La cuarta temporada de Black Mirror es brillante, a la vez que oscura y desaforada. Al contrario de lo que dice Lucrecia Martel, las series no necesariamente atrasan, menos aún Black Mirror, que ejercita un adelantamiento distópico para alertar sobre el nuevo huevo de la serpiente que ya se está gestando: la serpiente de las sociedades de control.

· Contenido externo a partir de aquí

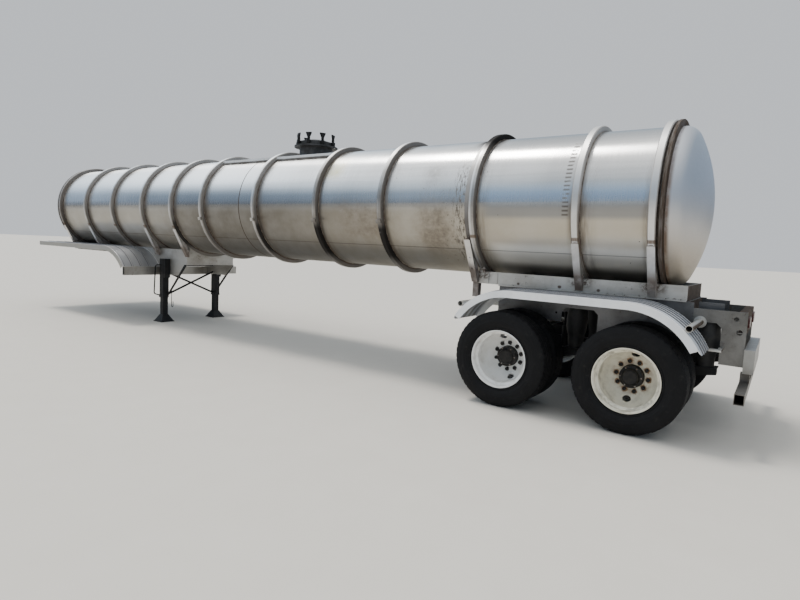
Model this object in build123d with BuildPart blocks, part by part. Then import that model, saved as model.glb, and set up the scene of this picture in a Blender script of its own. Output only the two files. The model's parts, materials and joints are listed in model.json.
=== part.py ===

Lo más interesante del futurismo de Black Mirror es que no proyecta futuros radicalmente diferentes al presente. No hay coches voladores (a lo sumo hay coches autonomizados), ni viajes intergalácticos (si lo hay son del orden de la realidad virtual hiperrealista), ni modas estrafalarias en el vestir, ni gran hermanos que lo dominan todo. En cambio, en cada capítulo de Black Mirror vemos poderosísimos dispositivos de control aún no existentes o no masificados que, en no demasiado tiempo, podrían masificarse. Pero el efecto que produce Black Mirror no es de catarsis. Se asemeja más bien a lo que los estudiosos de relatos folklóricos llaman “cautionary tales” (relatos de advertencia): las tenebrosas historias que se cuentan a los niños para alertarlos sobre un peligro real, asustándolos para evitar que se pierdan en el bosque o que se metan en problemas.
Como decía el gran historiador del arte Heinrich Wölfflin, el arte de mirar tiene una historia. Desde el punto de vista visual (valga la redundancia), Black Mirror juega con las nuevas formas de mirar potenciadas por los dispositivos digitales de control y vigilancia. Por ejemplo, una madre que le hace implantar un chip a su pequeña hija para poder ver, desde su tablet, todo lo que la hija ve y así sobreprotegerla. Los ojos de la niña se vuelven como cámaras de seguridad, pero que la vigilan a ella misma. En Black Mirror, cada reforzamiento del control acarrea nuevas y peligrosas formas de descontrol. Cada desarreglo de los sentidos por la instalación de implantes en el cuerpo puede desatar toda clase de patologías mentales y sensoriales. En la mayoría de los relatos se trata de siniestros tests llevados a cabo por corporaciones tecnológicas, aprovechándose de la vulnerabilidad y la desvalidez de las personas. Black Mirror, ahora producido por Netflix, también podría pensarse como un siniestro test, hecho por la más innovadora corporación audiovisual actual, sobre la imaginación técnica de sus espectadores.
Los futuros proyectados por Black Mirror se asemejan a lo que decía Walter Benjamin sobre el tiempo mesiánico: no será un tiempo radicalmente diferente a este, sino más bien un tiempo donde cada ente estará levemente desplazado y levemente modificado con respecto a su lugar actual. Lo mismo parece vaticinar Black Mirror, pero sobre el tiempo apocalíptico: no vendrá como una gran catástrofe, sino en bajas dosis. O, al decir poético de T.S. Eliot: el mundo no termina con una explosión, sino con un gemido.